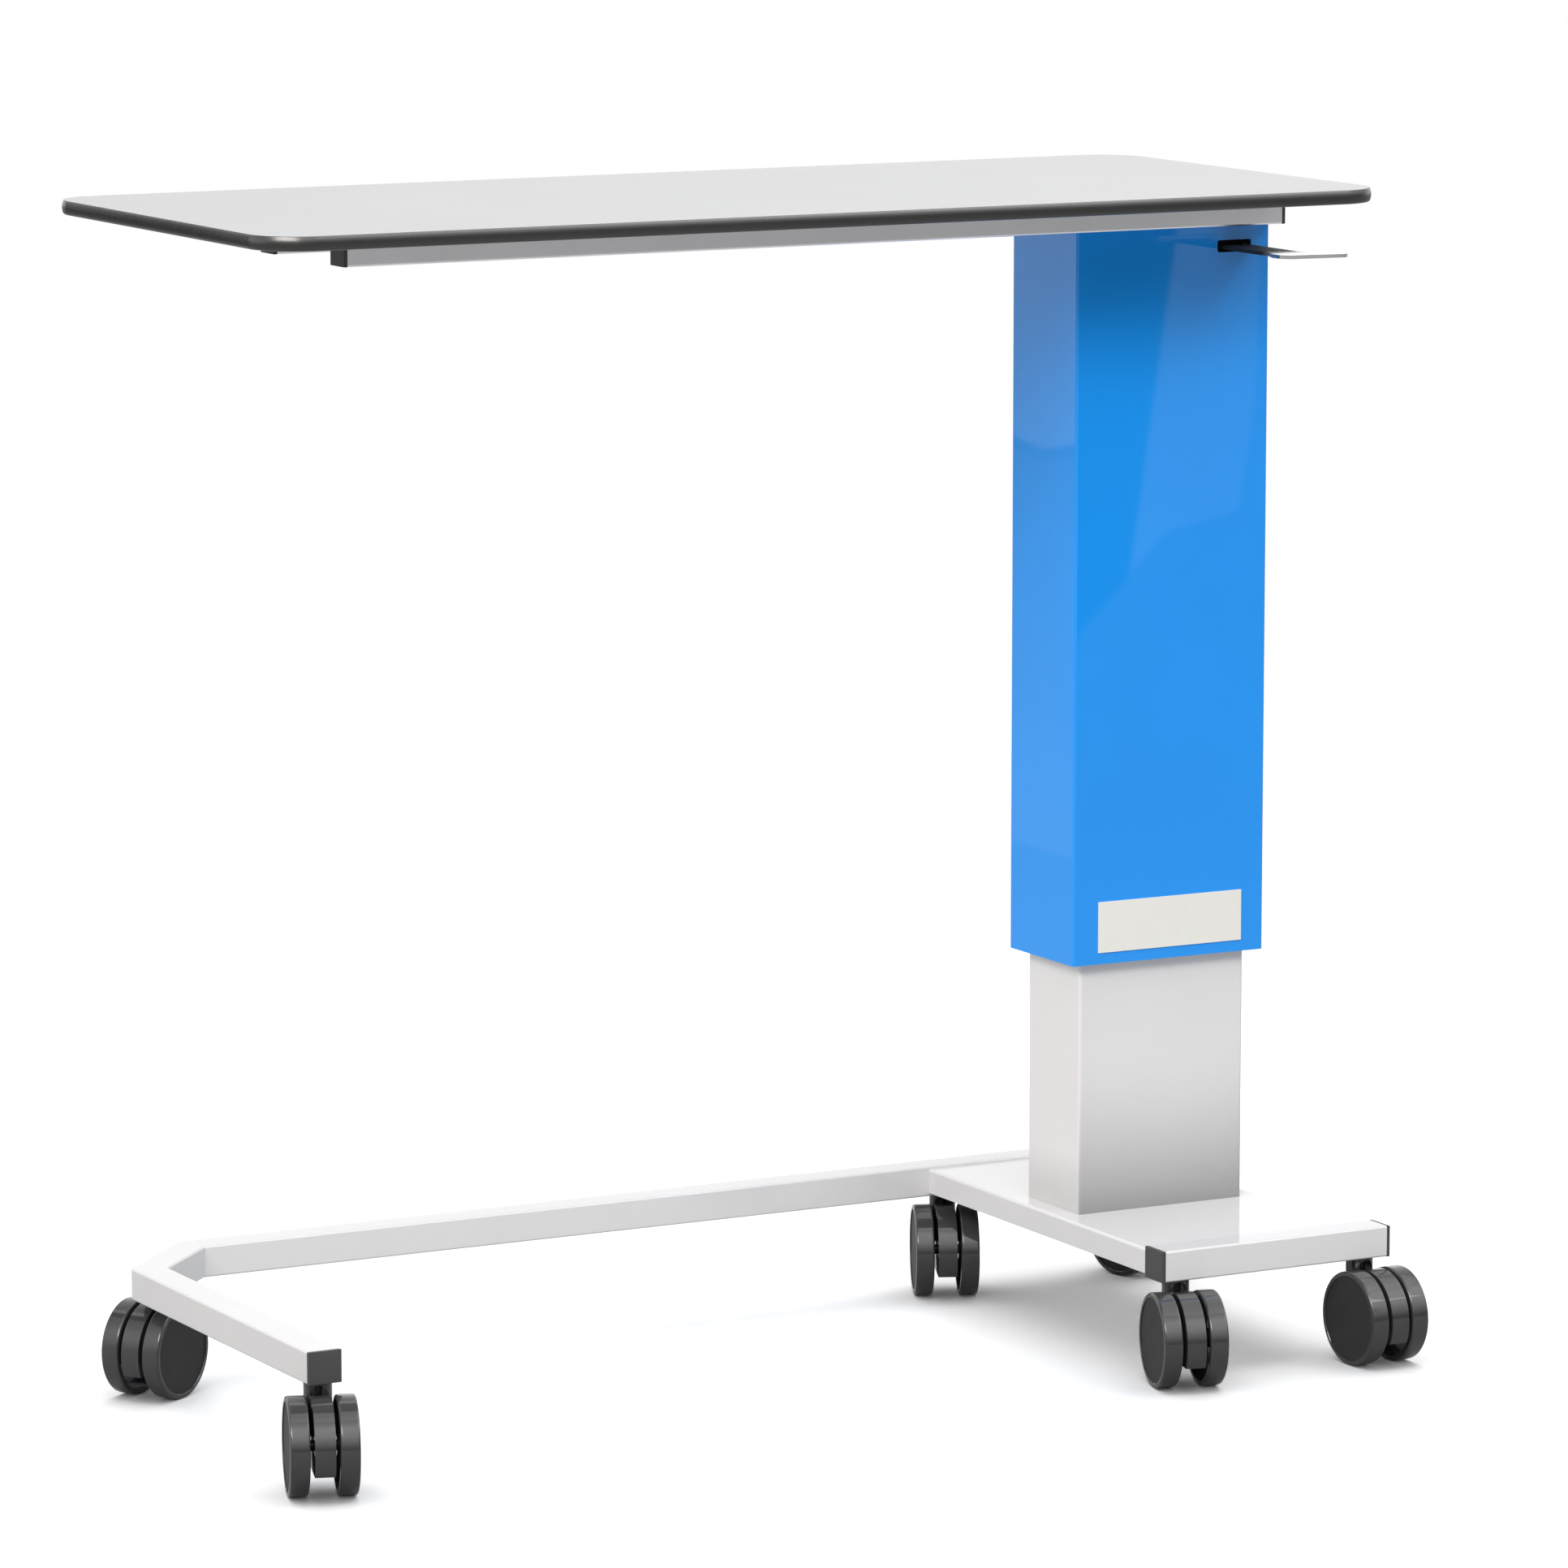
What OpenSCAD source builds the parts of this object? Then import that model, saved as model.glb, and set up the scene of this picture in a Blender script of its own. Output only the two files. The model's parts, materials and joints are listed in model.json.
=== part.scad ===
// Overbed table: a tabletop on two rails, carried by a sleeve that slides on a column.
// The column stands on a C-shaped base with six twin-wheel casters.
// Millimetres, +Z up, floor at z = 0. Modules draw around the column's centre line, and
// every node is then moved so that the origin is under the middle of the whole table.

/* [Tabletop] */
// Length of the tabletop surface, left to right
top_len = 950; // [850:5:1050]
// Width of the tabletop surface, front to back
top_wid = 410; // [380:5:460]
// Thickness of the tabletop
top_thk = 11; // [10:0.5:18]
// Plan radius of the tabletop corners
top_corner_r = 38; // [20:1:70]
// How far the tabletop reaches past the column's centre on its short side
top_short_side = 100.5; // [90:0.5:140]
// Bulge of the moulded edge beyond the surface
edge_bulge = 1.2; // [0.6:0.1:2]
// Height of the tabletop surface above the floor, as stored
rest_height = 929.5; // [900:0.5:960]

/* [Rails] */
// Width of each rail under the tabletop
rail_w = 24; // [20:0.5:30]
// Height of each rail
rail_h = 25.5; // [22:0.5:32]
// Length of each rail with its end caps
rail_len = 819; // [700:1:840]
// Wall of the rail tube
rail_wall = 1.5; // [1.2:0.1:2.5]

/* [Sleeve and column] */
// Width of the outer sleeve
sleeve_w = 176; // [170:0.5:184]
// Depth of the outer sleeve
sleeve_d = 101; // [96:0.5:108]
// Length of the outer sleeve
sleeve_len = 610.5; // [600:0.5:620]
// Wall of the outer sleeve
sleeve_wall = 2; // [1.5:0.1:2.5]
// Width of the inner column
col_w = 152; // [148:0.5:156]
// Depth of the inner column
col_d = 81; // [78:0.5:84]
// Length of the inner column
col_len = 536; // [500:1:540]
// Wall of the inner column
col_wall = 2.5; // [2:0.1:3]
// Clearance of each glide ring on the wall that it slides on
glide_gap = 0.1; // [0.1:0.05:0.3]
// Height of each glide ring
glide_h = 40; // [25:1:50]

/* [Base] */
// Width of the base tubes
tube_w = 27; // [24:0.5:32]
// Height of the base tubes
tube_h = 25; // [22:0.5:30]
// Wall of the base tubes
tube_wall = 2; // [1.5:0.1:3]
// Underside of the base tubes above the floor
tube_z = 81; // [80:0.5:84]
// Depth of the base over its front and rear tubes
base_d = 400; // [370:2:440]
// Distance from the column's centre to the outer face of the foot tube
foot_reach = 826; // [760:2:860]
// Distance from the column's centre to the right ends of the tubes
base_right = 117; // [112:1:130]
// Distance from the column's centre to the left end of the front tube
front_left = 93; // [88:1:110]
// Leg of the 45 degree corner, along the tube centre lines
corner_leg = 64; // [40:1:90]
// Thickness of the visible flange of an end cap
cap_t = 3; // [2:0.5:4]
// Depth of the base pan
pan_h = 20; // [18:0.5:22]
// Step from the tube tops down to the pan
pan_step = 2; // [1:0.5:3]
// Sheet thickness of the base pan
pan_t = 3; // [2:0.5:4]

/* [Casters] */
// Radius of the caster wheels
wheel_r = 37.5; // [36:0.5:39]
// Width of one wheel
wheel_w = 15; // [13:0.5:16]
// Width over both wheels
caster_w = 52; // [50:0.5:56]
// Width of the hood between the wheels
hood_w = 15.5; // [13:0.5:17]
// Distance from the swivel axis to the axle
trail = 24; // [22:0.5:26]
// Diameter of the hood's neck
neck_d = 21.5; // [18:0.5:21.5]
// Height of the hood's lower edge above the floor
hood_clear = 21; // [12:0.5:24]

/* [Release lever] */
// Width of the lever strip
strip_w = 26; // [20:1:28]
// Thickness of the lever strip
strip_t = 3; // [2:0.5:4]
// Height of the shaft that the lever turns on
shaft_z = 874; // [872:0.5:876]
// Distance of the shaft in front of the column's centre
shaft_front = 28; // [24:1:30]

/* [Hidden] */
$fn = 96;
eps = 0.01;
cut = 1;
run_fit = 0.05;

// Heights
top_under = rest_height - top_thk;
rail_z = top_under - rail_h;
sleeve_z = top_under - sleeve_len;
tube_top = tube_z + tube_h;
pan_top = tube_top - pan_step;
col_top = pan_top + col_len;

// Tabletop: board, laminate and moulded edge
top_left = top_len - top_short_side;
edge_w = 4;
lam_t = 0.8;
lam_inset = 0.4;
edge_arc_r = top_thk * top_thk / (8 * edge_bulge) + edge_bulge / 2;
edge_low_r = 2.5;
// The lower round touches the bulge from inside and crosses it by a hair where they meet
edge_lap = 0.02;
edge_low_drop = top_thk / 2 - edge_low_r;
edge_low_x = edge_bulge - edge_arc_r + edge_lap
    + sqrt(pow(edge_arc_r - edge_low_r, 2) - pow(edge_low_drop, 2));
edge_low_top = top_thk / 2 - edge_low_drop * edge_arc_r / (edge_arc_r - edge_low_r);

// Rails and their fasteners
rail_y = sleeve_d / 2;
rail_right = sleeve_w / 2;
rail_left = rail_len - rail_right;
screw_r = 2;
screw_head_r = 4;
screw_head_h = 2.5;
screw_bite = 7;
screw_access_r = 6;
screw_x = [-650, -400, -150];
bolt_r = 3;
bolt_head_r = 5;
bolt_head_h = 4;
insert_r = 4.5;
insert_len = 9;
bolt_reach = 8;
bolt_x = 60;
fin_len = 10;
fin_t = 2;

// Sleeve and column
sleeve_in_w = sleeve_w - 2 * sleeve_wall;
sleeve_in_d = sleeve_d - 2 * sleeve_wall;
sleeve_r = 2;
col_r = 2.5;
mouth_recess = 4;
slot_w = 31;
slot_h = 9.6;
slot_x = 55.8;
slot_z = shaft_z + 1.2;
slot_r = 2;
label_w = 132.6;
label_h = 41;
label_x = 0.9;
label_z = sleeve_z + 9.2;
label_t = 1;

// Column foot and its bolts
foot_t = 8;
bar_w = 30;
bar_t = 6;
foot_bolt_r = 4;
foot_bolt_x = 55;
foot_bolt_y = 24;
foot_head_r = 7.5;
foot_head_h = 5.3;
foot_bolt_clear = 0.5;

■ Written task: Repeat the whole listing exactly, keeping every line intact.

■ Task solution:
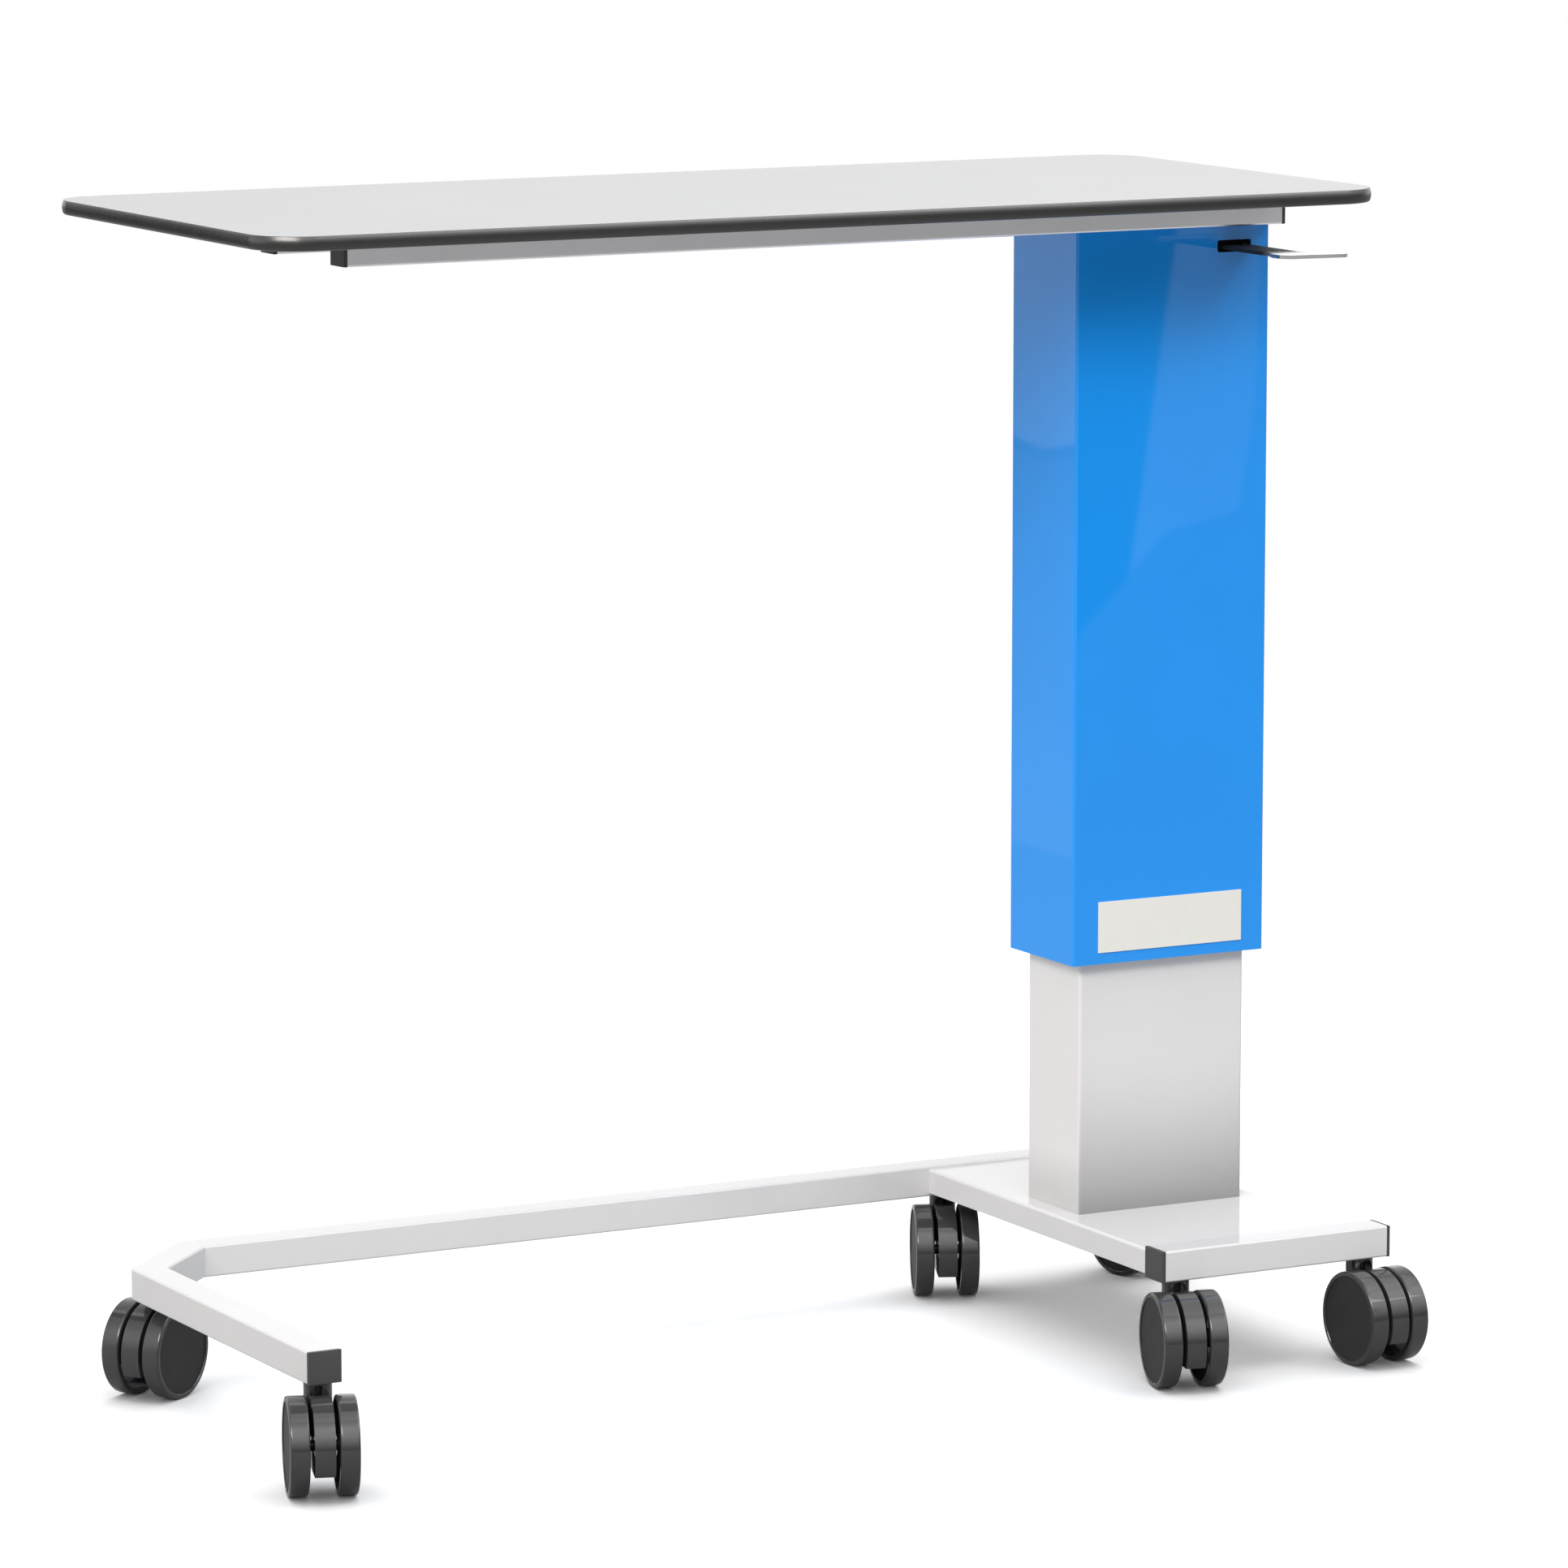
What OpenSCAD source builds the parts of this object? Then import that model, saved as model.glb, and set up the scene of this picture in a Blender script of its own. Output only the two files. The model's parts, materials and joints are listed in model.json.
=== part.scad ===
// Overbed table: a tabletop on two rails, carried by a sleeve that slides on a column.
// The column stands on a C-shaped base with six twin-wheel casters.
// Millimetres, +Z up, floor at z = 0. Modules draw around the column's centre line, and
// every node is then moved so that the origin is under the middle of the whole table.

/* [Tabletop] */
// Length of the tabletop surface, left to right
top_len = 950; // [850:5:1050]
// Width of the tabletop surface, front to back
top_wid = 410; // [380:5:460]
// Thickness of the tabletop
top_thk = 11; // [10:0.5:18]
// Plan radius of the tabletop corners
top_corner_r = 38; // [20:1:70]
// How far the tabletop reaches past the column's centre on its short side
top_short_side = 100.5; // [90:0.5:140]
// Bulge of the moulded edge beyond the surface
edge_bulge = 1.2; // [0.6:0.1:2]
// Height of the tabletop surface above the floor, as stored
rest_height = 929.5; // [900:0.5:960]

/* [Rails] */
// Width of each rail under the tabletop
rail_w = 24; // [20:0.5:30]
// Height of each rail
rail_h = 25.5; // [22:0.5:32]
// Length of each rail with its end caps
rail_len = 819; // [700:1:840]
// Wall of the rail tube
rail_wall = 1.5; // [1.2:0.1:2.5]

/* [Sleeve and column] */
// Width of the outer sleeve
sleeve_w = 176; // [170:0.5:184]
// Depth of the outer sleeve
sleeve_d = 101; // [96:0.5:108]
// Length of the outer sleeve
sleeve_len = 610.5; // [600:0.5:620]
// Wall of the outer sleeve
sleeve_wall = 2; // [1.5:0.1:2.5]
// Width of the inner column
col_w = 152; // [148:0.5:156]
// Depth of the inner column
col_d = 81; // [78:0.5:84]
// Length of the inner column
col_len = 536; // [500:1:540]
// Wall of the inner column
col_wall = 2.5; // [2:0.1:3]
// Clearance of each glide ring on the wall that it slides on
glide_gap = 0.1; // [0.1:0.05:0.3]
// Height of each glide ring
glide_h = 40; // [25:1:50]

/* [Base] */
// Width of the base tubes
tube_w = 27; // [24:0.5:32]
// Height of the base tubes
tube_h = 25; // [22:0.5:30]
// Wall of the base tubes
tube_wall = 2; // [1.5:0.1:3]
// Underside of the base tubes above the floor
tube_z = 81; // [80:0.5:84]
// Depth of the base over its front and rear tubes
base_d = 400; // [370:2:440]
// Distance from the column's centre to the outer face of the foot tube
foot_reach = 826; // [760:2:860]
// Distance from the column's centre to the right ends of the tubes
base_right = 117; // [112:1:130]
// Distance from the column's centre to the left end of the front tube
front_left = 93; // [88:1:110]
// Leg of the 45 degree corner, along the tube centre lines
corner_leg = 64; // [40:1:90]
// Thickness of the visible flange of an end cap
cap_t = 3; // [2:0.5:4]
// Depth of the base pan
pan_h = 20; // [18:0.5:22]
// Step from the tube tops down to the pan
pan_step = 2; // [1:0.5:3]
// Sheet thickness of the base pan
pan_t = 3; // [2:0.5:4]

/* [Casters] */
// Radius of the caster wheels
wheel_r = 37.5; // [36:0.5:39]
// Width of one wheel
wheel_w = 15; // [13:0.5:16]
// Width over both wheels
caster_w = 52; // [50:0.5:56]
// Width of the hood between the wheels
hood_w = 15.5; // [13:0.5:17]
// Distance from the swivel axis to the axle
trail = 24; // [22:0.5:26]
// Diameter of the hood's neck
neck_d = 21.5; // [18:0.5:21.5]
// Height of the hood's lower edge above the floor
hood_clear = 21; // [12:0.5:24]

/* [Release lever] */
// Width of the lever strip
strip_w = 26; // [20:1:28]
// Thickness of the lever strip
strip_t = 3; // [2:0.5:4]
// Height of the shaft that the lever turns on
shaft_z = 874; // [872:0.5:876]
// Distance of the shaft in front of the column's centre
shaft_front = 28; // [24:1:30]

/* [Hidden] */
$fn = 96;
eps = 0.01;
cut = 1;
run_fit = 0.05;

// Heights
top_under = rest_height - top_thk;
rail_z = top_under - rail_h;
sleeve_z = top_under - sleeve_len;
tube_top = tube_z + tube_h;
pan_top = tube_top - pan_step;
col_top = pan_top + col_len;

// Tabletop: board, laminate and moulded edge
top_left = top_len - top_short_side;
edge_w = 4;
lam_t = 0.8;
lam_inset = 0.4;
edge_arc_r = top_thk * top_thk / (8 * edge_bulge) + edge_bulge / 2;
edge_low_r = 2.5;
// The lower round touches the bulge from inside and crosses it by a hair where they meet
edge_lap = 0.02;
edge_low_drop = top_thk / 2 - edge_low_r;
edge_low_x = edge_bulge - edge_arc_r + edge_lap
    + sqrt(pow(edge_arc_r - edge_low_r, 2) - pow(edge_low_drop, 2));
edge_low_top = top_thk / 2 - edge_low_drop * edge_arc_r / (edge_arc_r - edge_low_r);

// Rails and their fasteners
rail_y = sleeve_d / 2;
rail_right = sleeve_w / 2;
rail_left = rail_len - rail_right;
screw_r = 2;
screw_head_r = 4;
screw_head_h = 2.5;
screw_bite = 7;
screw_access_r = 6;
screw_x = [-650, -400, -150];
bolt_r = 3;
bolt_head_r = 5;
bolt_head_h = 4;
insert_r = 4.5;
insert_len = 9;
bolt_reach = 8;
bolt_x = 60;
fin_len = 10;
fin_t = 2;

// Sleeve and column
sleeve_in_w = sleeve_w - 2 * sleeve_wall;
sleeve_in_d = sleeve_d - 2 * sleeve_wall;
sleeve_r = 2;
col_r = 2.5;
mouth_recess = 4;
slot_w = 31;
slot_h = 9.6;
slot_x = 55.8;
slot_z = shaft_z + 1.2;
slot_r = 2;
label_w = 132.6;
label_h = 41;
label_x = 0.9;
label_z = sleeve_z + 9.2;
label_t = 1;

// Column foot and its bolts
foot_t = 8;
bar_w = 30;
bar_t = 6;
foot_bolt_r = 4;
foot_bolt_x = 55;
foot_bolt_y = 24;
foot_head_r = 7.5;
foot_head_h = 5.3;
foot_bolt_clear = 0.5;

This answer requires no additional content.